● **STORED DATA**
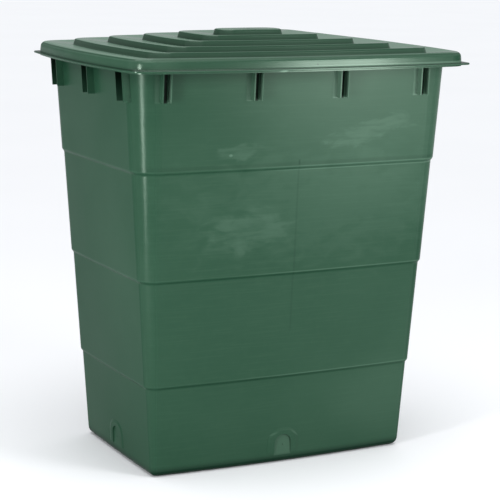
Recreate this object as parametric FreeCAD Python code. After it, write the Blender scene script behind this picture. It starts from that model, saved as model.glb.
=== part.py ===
"""Rectangular rainwater tank: a tapered, shouldered tub and a stepped lid that lifts off.

+Z is up, X runs along the two long sides and the front faces -Y.
The origin is the middle of the base, on the ground.  All lengths are in millimetres.
"""
import FreeCAD
import Part

import math
import os

# ---------------------------------------------------------------- driving dimensions
OVERALL_HEIGHT = 1003.0

# Tub: half sizes are at the rim, at the corners; a bow is how far a side's middle stands out.
WALL = 4.0
RIM_HEIGHT = 951.2
RIM_HALF_LENGTH = 401.2
RIM_HALF_WIDTH = 271.6
RIM_LONG_BOW = 8.5
BASE_LONG_BOW = 11.2
TUB_SHORT_BOW = 2.0
RIM_CORNER_RADIUS = 66.0
BASE_CORNER_RADIUS = 26.0                  # before the shoulders and the base rounding are taken off
SMALLEST_RADIUS = 3.0                      # of any corner, however far its outline is moved in
BASE_EDGE_RADIUS = 18.0
LENGTH_DRAFT = 0.0651                      # how far the two ends lean in for each unit of drop
WIDTH_DRAFT = 0.0613                       # the same for the two long sides
SHOULDER_HEIGHTS = (709.0, 462.8, 216.0)   # where the tub steps in, from the top down
SHOULDER_STEP = 4.15
SHOULDER_HEIGHT = 9.0                      # how tall each step's S-shaped slope is
SHOULDER_STEPS = 4
BASE_EDGE_STEPS = 6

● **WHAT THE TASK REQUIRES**
Extract the complete listing verbatim.

● **TASK ANSWER**
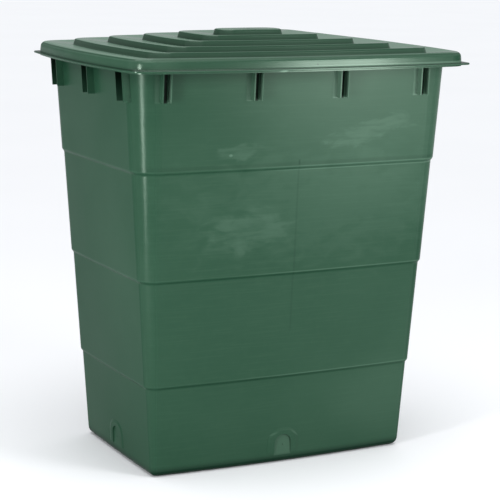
Recreate this object as parametric FreeCAD Python code. After it, write the Blender scene script behind this picture. It starts from that model, saved as model.glb.
=== part.py ===
"""Rectangular rainwater tank: a tapered, shouldered tub and a stepped lid that lifts off.

+Z is up, X runs along the two long sides and the front faces -Y.
The origin is the middle of the base, on the ground.  All lengths are in millimetres.
"""
import FreeCAD
import Part

import math
import os

# ---------------------------------------------------------------- driving dimensions
OVERALL_HEIGHT = 1003.0

# Tub: half sizes are at the rim, at the corners; a bow is how far a side's middle stands out.
WALL = 4.0
RIM_HEIGHT = 951.2
RIM_HALF_LENGTH = 401.2
RIM_HALF_WIDTH = 271.6
RIM_LONG_BOW = 8.5
BASE_LONG_BOW = 11.2
TUB_SHORT_BOW = 2.0
RIM_CORNER_RADIUS = 66.0
BASE_CORNER_RADIUS = 26.0                  # before the shoulders and the base rounding are taken off
SMALLEST_RADIUS = 3.0                      # of any corner, however far its outline is moved in
BASE_EDGE_RADIUS = 18.0
LENGTH_DRAFT = 0.0651                      # how far the two ends lean in for each unit of drop
WIDTH_DRAFT = 0.0613                       # the same for the two long sides
SHOULDER_HEIGHTS = (709.0, 462.8, 216.0)   # where the tub steps in, from the top down
SHOULDER_STEP = 4.15
SHOULDER_HEIGHT = 9.0                      # how tall each step's S-shaped slope is
SHOULDER_STEPS = 4
BASE_EDGE_STEPS = 6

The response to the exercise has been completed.